### PROVIDED DATA
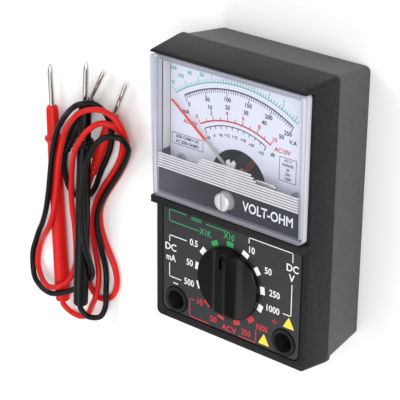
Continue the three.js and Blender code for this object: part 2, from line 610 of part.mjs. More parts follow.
const RED_ROUTE = [
  [-106.4, -80.3, 3.2], [-106.36, -81.7, 3.19], [-103.8, -84.7, 2], [-98.5, -85.5, TABLE],
  [-94.1, -82.4, 1.6], [-91.2, -77.8, 2.7], [-88.3, -73.2, 3.7], [-87.2, -68, 3.1], [-88.2, -62.8, 1.6],
  [-89.4, -57.4, TABLE], [-90.6, -52, TABLE], [-91.3, -46.6, TABLE], [-91.1, -41.1, TABLE],
  [-89.8, -35.7, TABLE], [-87.7, -30.6, TABLE], [-84.9, -25.9, TABLE], [-81.7, -21.4, TABLE],
  [-78.7, -16.8, TABLE], [-76.3, -11.8, TABLE], [-74.5, -6.6, 2.1], [-73, -1.8, 4.2], [-73.1, 2.4, 7.6],
  [-77.1, 3.8, 10.8], [-81, 0.9, 13.2], [-84.1, -3.5, 14.2], [-87.2, -8, 13.7], [-90.2, -12.4, 11.9],
  [-92.9, -16.6, 9.7], [-95.3, -21.1, 7.7], [-97.3, -26, 6], [-98.9, -31.1, 4.7], [-99.9, -36.4, 3.5],
  [-100.5, -41.8, 2.4], [-100.6, -47.2, 1.6], [-100.6, -52.7, TABLE], [-100.5, -58.2, TABLE],
  [-100.7, -63.7, 1.5], [-101.5, -68.7, 3.6], [-104, -71.9, 7.1], [-109, -73.7, 7.6],
  [-114.1, -74.2, 5.6], [-118.8, -72.9, 3.1], [-121.8, -68.9, 1.5], [-121, -63.5, TABLE],
  [-118.4, -58.8, 2.3], [-115, -54.9, 4.3], [-111.5, -51.1, 6.2], [-108.3, -46.8, 7.4],
  [-105.9, -41.9, 8], [-104.4, -36.6, 8.1], [-103.7, -31.1, 7.9], [-103.2, -25.6, 7.6],
  [-102.6, -20.1, 7.4], [-101.6, -14.7, 7.4], [-99.7, -9.6, 7.8], [-97, -4.9, 8.9], [-93.6, -0.8, 10.4],
  [-89.8, 2.8, 12.1], [-85.6, 6.1, 13.1], [-80.8, 8.6, 12.5], [-75.5, 9, 11], [-71.2, 6.4, 9.2],
  [-69.6, 1.6, 7.1], [-70.1, -3.4, 4.8], [-71.6, -8.3, 2.8], [-73.8, -13.2, 1.5], [-76.4, -18, TABLE],
  [-79.4, -22.6, TABLE], [-82.6, -27.2, TABLE], [-85.4, -31.9, TABLE], [-87.2, -37.1, TABLE],
  [-87.1, -42.6, TABLE], [-85.4, -47.8, TABLE], [-82.9, -52.7, TABLE], [-80.3, -57.6, TABLE],
  [-79, -62.9, TABLE], [-79.9, -68.3, TABLE], [-83.3, -72.5, TABLE], [-88.6, -73.8, TABLE],
  [-92.9, -70.6, TABLE], [-94.4, -65.4, TABLE], [-94.8, -59.9, TABLE], [-95.1, -54.4, TABLE],
  [-94.8, -48.9, TABLE], [-94.2, -43.4, 2], [-93.6, -38.1, 3.2], [-92.7, -32.7, 4], [-91.2, -27.4, 3.6],
  [-89.5, -22.2, 3],
];

// a solid of revolution along the line from a to b, drawn as [radius, distance from a] pairs
function spindle(a, b, profile, sides = 16) {
  const start = new THREE.Vector3(...a);
  const along = new THREE.Vector3(...b).sub(start).normalize();
  const turn = new THREE.Quaternion().setFromUnitVectors(new THREE.Vector3(0, 0, 1), along);
  return turned(profile, sides).applyQuaternion(turn).translate(start.x, start.y, start.z);
}

function span(a, b) {
  return new THREE.Vector3(...a).distanceTo(new THREE.Vector3(...b));
}

// a tapered handle, thicker at the cord's end, with a finger guard near its nose
function probeHandle({ tail, nose, guard }) {
  const length = span(tail, nose);
  const front = length - guard;
  const back = front - 1.1;
  return spindle(tail, nose, [[0, 0], [1.5, 0], [1.9, 1.2], [2.9, 9], [2.9, 12], [2.55, back - 1.4],
    [3.5, back], [3.5, front], [2.5, front + 0.8], [2.3, length - 1.6], [1.7, length], [0, length]], 14);
}

function probeTip({ tail, nose }) {
  const length = span(tail, nose) + GAP;
  const point = length + 16;
  return spindle(tail, nose, [[0, length], [1, length], [0.95, point - 2.6], [0.2, point], [0, point]], 10);
}

// the round insulated body of a plug, its straight neck and its ribbed strain relief
function plugBody({ face, tail }) {
  const body = span(face, tail);
  const profile = [[0, 0], [1.5, 0], [1.5, 1.6], [2.4, 2.2], [2.5, body]];
  const ribs = 3;
  for (let i = 0; i < ribs; i += 1) {
    const z = body + 0.5 + i * 2.4;
    const r = 1.9 - i * 0.1;
    profile.push([1.4, z], [r, z + 0.4], [r, z + 1.6]);
  }
  profile.push([1.35, body + 7.6], [0, body + 7.6]);
  return spindle(face, tail, profile, 14);
}

function plugPin({ face, tail }) {
  const out = face.map((v, i) => 2 * v - tail[i]);
  const stem = [[0, GAP], [PLUG_PIN_R, GAP], [PLUG_PIN_R, 13.5], [0.6, 13.8], [0, 13.8]];
  return spindle(face, out, stem, 12);
}

const redPvc = () => finish(0xe8281f, 0.4);
const blackPvc = () => finish(0x18191b, 0.4);
const nickel = () => finish(0xc8c8c4, 0.25, 1);
function lead(name, color, route) {
  const { probe, plug } = LAY[name];
  add(`probe_${name}`, probeHandle(probe), color());
  add(`probe_tip_${name}`, probeTip(probe), nickel());
  add(`plug_${name}`, plugBody(plug), color());
  add(`plug_pin_${name}`, plugPin(plug), nickel());
  add(`cord_${name}`, tube(route, CORD_R, CORD_STEPS, 8), color());
}

lead('red', redPvc, RED_ROUTE);
lead('black', blackPvc, BLACK_ROUTE);


export default group;
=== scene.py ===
import json
import math

import bpy
from mathutils import Matrix, Vector

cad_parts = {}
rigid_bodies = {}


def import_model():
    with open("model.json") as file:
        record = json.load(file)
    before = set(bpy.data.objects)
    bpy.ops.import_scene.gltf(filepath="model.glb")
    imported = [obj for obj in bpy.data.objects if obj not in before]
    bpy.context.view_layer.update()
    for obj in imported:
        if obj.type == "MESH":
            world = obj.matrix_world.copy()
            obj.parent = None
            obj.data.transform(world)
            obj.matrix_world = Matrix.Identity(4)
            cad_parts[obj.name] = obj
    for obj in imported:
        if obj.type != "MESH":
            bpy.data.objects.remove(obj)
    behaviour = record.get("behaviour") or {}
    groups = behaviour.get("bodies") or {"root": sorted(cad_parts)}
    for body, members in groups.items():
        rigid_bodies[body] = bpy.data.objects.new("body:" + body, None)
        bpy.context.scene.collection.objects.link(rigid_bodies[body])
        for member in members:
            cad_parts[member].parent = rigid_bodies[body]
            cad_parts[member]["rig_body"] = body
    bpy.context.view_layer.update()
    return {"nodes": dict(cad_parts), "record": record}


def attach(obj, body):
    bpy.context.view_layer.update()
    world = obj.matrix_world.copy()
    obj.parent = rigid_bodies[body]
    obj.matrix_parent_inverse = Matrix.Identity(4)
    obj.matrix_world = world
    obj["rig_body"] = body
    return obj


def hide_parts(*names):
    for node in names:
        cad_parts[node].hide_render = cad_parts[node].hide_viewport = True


bl_info = {
    "name": "Pocket analog multimeter",
    "version": (1, 0, 0),
    "blender": (4, 5, 0),
    "location": "3D View > Sidebar > Multimeter",
    "description": "Finishes a pocket analog multimeter and its two test leads round their CAD frame",
    "category": "Add Mesh",
}

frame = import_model()

MM = 0.001
EPS = 1e-5  # in metres: closer points are one point
SMALL_EDGE = 0.12 * MM  # radius on the edges of small and thin parts


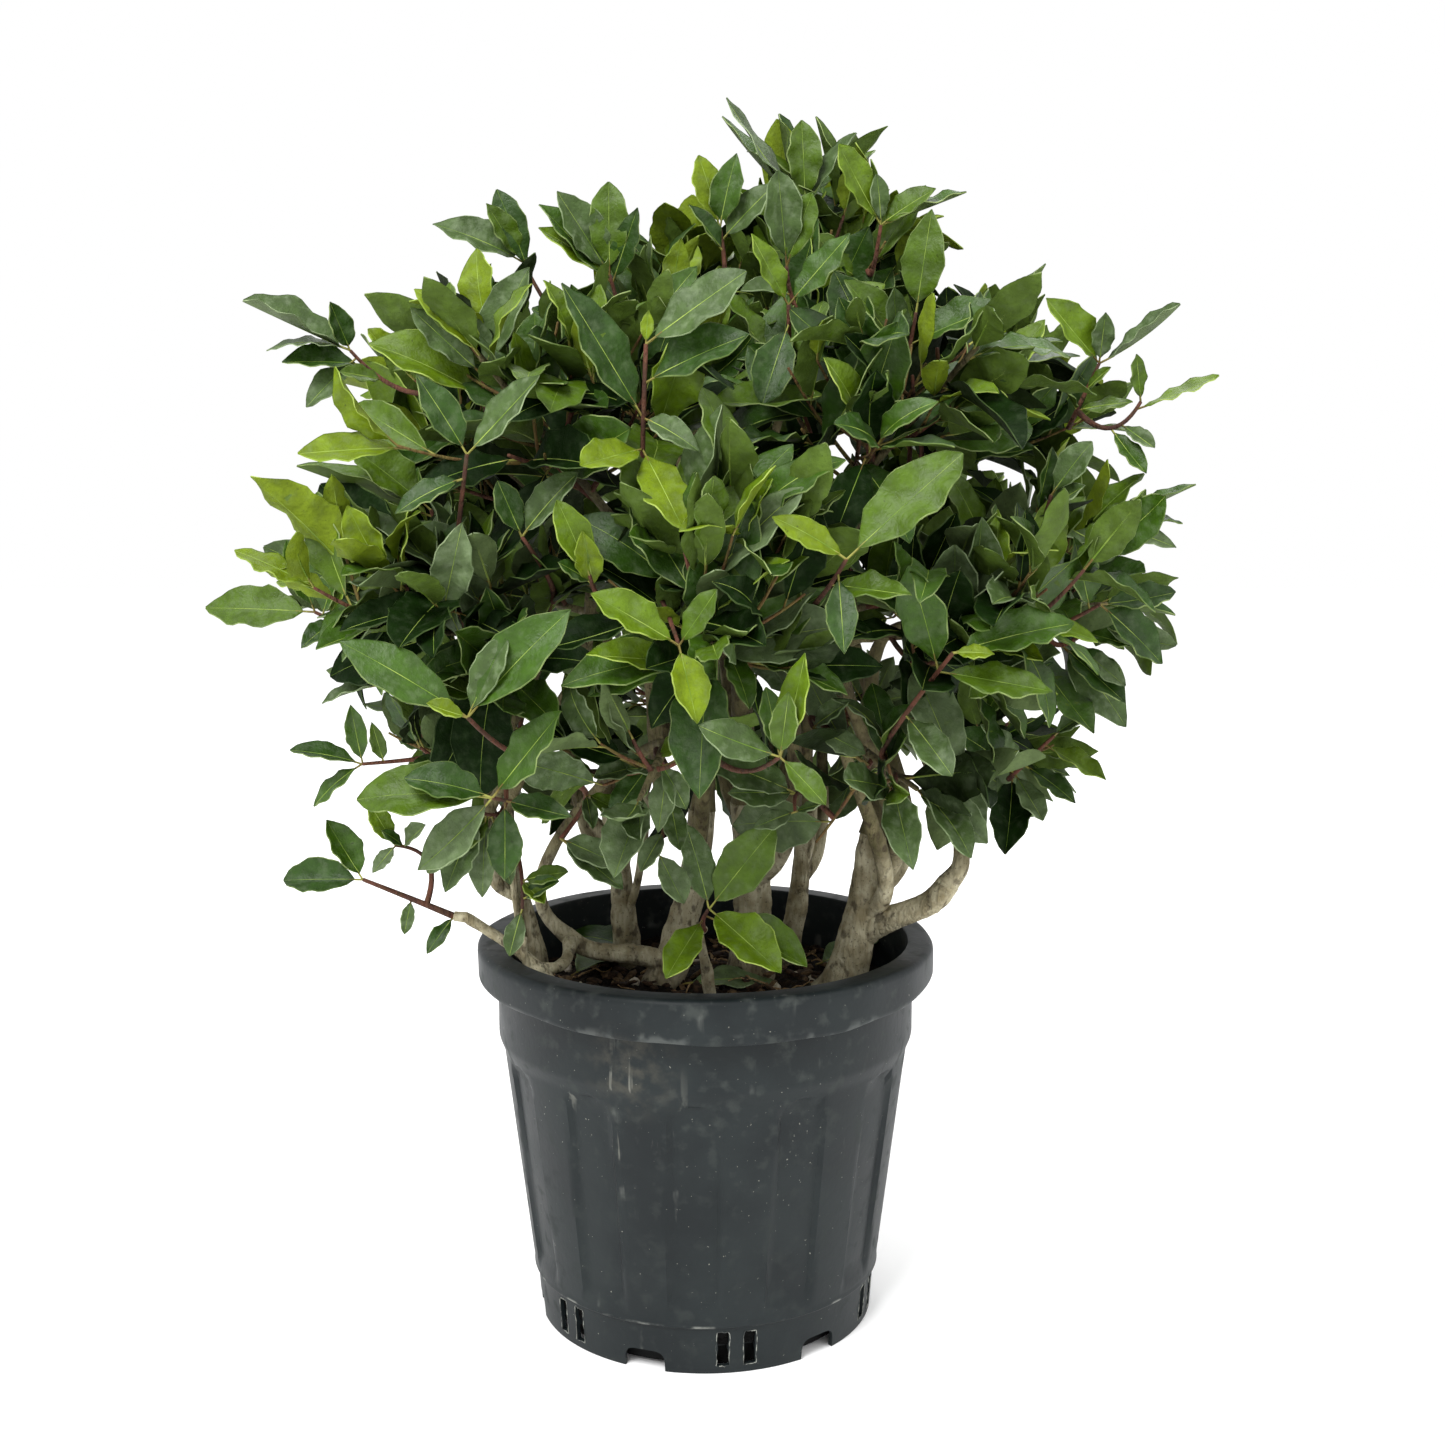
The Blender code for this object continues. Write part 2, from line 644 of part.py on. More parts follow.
######
• EXERCISE GOAL: Retype, in the same exact form, the lines of the material above from the line holding "const redPvc = () => finish(0xe8281f, 0.4);" through the line holding "cad_parts[node].hide_render = cad_parts[node].hide_viewport".

• RESPONSE:
const redPvc = () => finish(0xe8281f, 0.4);
const blackPvc = () => finish(0x18191b, 0.4);
const nickel = () => finish(0xc8c8c4, 0.25, 1);
function lead(name, color, route) {
  const { probe, plug } = LAY[name];
  add(`probe_${name}`, probeHandle(probe), color());
  add(`probe_tip_${name}`, probeTip(probe), nickel());
  add(`plug_${name}`, plugBody(plug), color());
  add(`plug_pin_${name}`, plugPin(plug), nickel());
  add(`cord_${name}`, tube(route, CORD_R, CORD_STEPS, 8), color());
}

lead('red', redPvc, RED_ROUTE);
lead('black', blackPvc, BLACK_ROUTE);


export default group;
=== scene.py ===
import json
import math

import bpy
from mathutils import Matrix, Vector

cad_parts = {}
rigid_bodies = {}


def import_model():
    with open("model.json") as file:
        record = json.load(file)
    before = set(bpy.data.objects)
    bpy.ops.import_scene.gltf(filepath="model.glb")
    imported = [obj for obj in bpy.data.objects if obj not in before]
    bpy.context.view_layer.update()
    for obj in imported:
        if obj.type == "MESH":
            world = obj.matrix_world.copy()
            obj.parent = None
            obj.data.transform(world)
            obj.matrix_world = Matrix.Identity(4)
            cad_parts[obj.name] = obj
    for obj in imported:
        if obj.type != "MESH":
            bpy.data.objects.remove(obj)
    behaviour = record.get("behaviour") or {}
    groups = behaviour.get("bodies") or {"root": sorted(cad_parts)}
    for body, members in groups.items():
        rigid_bodies[body] = bpy.data.objects.new("body:" + body, None)
        bpy.context.scene.collection.objects.link(rigid_bodies[body])
        for member in members:
            cad_parts[member].parent = rigid_bodies[body]
            cad_parts[member]["rig_body"] = body
    bpy.context.view_layer.update()
    return {"nodes": dict(cad_parts), "record": record}


def attach(obj, body):
    bpy.context.view_layer.update()
    world = obj.matrix_world.copy()
    obj.parent = rigid_bodies[body]
    obj.matrix_parent_inverse = Matrix.Identity(4)
    obj.matrix_world = world
    obj["rig_body"] = body
    return obj


def hide_parts(*names):
    for node in names:
        cad_parts[node].hide_render = cad_parts[node].hide_viewport = True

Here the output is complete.